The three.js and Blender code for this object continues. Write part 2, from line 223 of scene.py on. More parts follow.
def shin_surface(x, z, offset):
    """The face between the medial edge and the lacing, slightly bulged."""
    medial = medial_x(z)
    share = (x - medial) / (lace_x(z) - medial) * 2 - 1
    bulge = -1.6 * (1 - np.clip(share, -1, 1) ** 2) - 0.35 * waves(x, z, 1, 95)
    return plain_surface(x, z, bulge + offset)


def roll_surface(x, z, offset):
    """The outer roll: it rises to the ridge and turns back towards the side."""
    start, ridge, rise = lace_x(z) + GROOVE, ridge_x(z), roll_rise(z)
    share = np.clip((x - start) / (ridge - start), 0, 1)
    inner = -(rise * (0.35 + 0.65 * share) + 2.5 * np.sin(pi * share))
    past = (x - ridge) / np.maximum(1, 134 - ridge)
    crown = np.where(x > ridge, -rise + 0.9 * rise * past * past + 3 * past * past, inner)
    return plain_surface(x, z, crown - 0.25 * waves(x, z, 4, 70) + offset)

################

* [Job]: Repeat the whole listing exactly, keeping every line intact.

* [Solution to this exercise]:
The three.js and Blender code for this object continues. Write part 2, from line 223 of scene.py on. More parts follow.
def shin_surface(x, z, offset):
    """The face between the medial edge and the lacing, slightly bulged."""
    medial = medial_x(z)
    share = (x - medial) / (lace_x(z) - medial) * 2 - 1
    bulge = -1.6 * (1 - np.clip(share, -1, 1) ** 2) - 0.35 * waves(x, z, 1, 95)
    return plain_surface(x, z, bulge + offset)


def roll_surface(x, z, offset):
    """The outer roll: it rises to the ridge and turns back towards the side."""
    start, ridge, rise = lace_x(z) + GROOVE, ridge_x(z), roll_rise(z)
    share = np.clip((x - start) / (ridge - start), 0, 1)
    inner = -(rise * (0.35 + 0.65 * share) + 2.5 * np.sin(pi * share))
    past = (x - ridge) / np.maximum(1, 134 - ridge)
    crown = np.where(x > ridge, -rise + 0.9 * rise * past * past + 3 * past * past, inner)
    return plain_surface(x, z, crown - 0.25 * waves(x, z, 4, 70) + offset)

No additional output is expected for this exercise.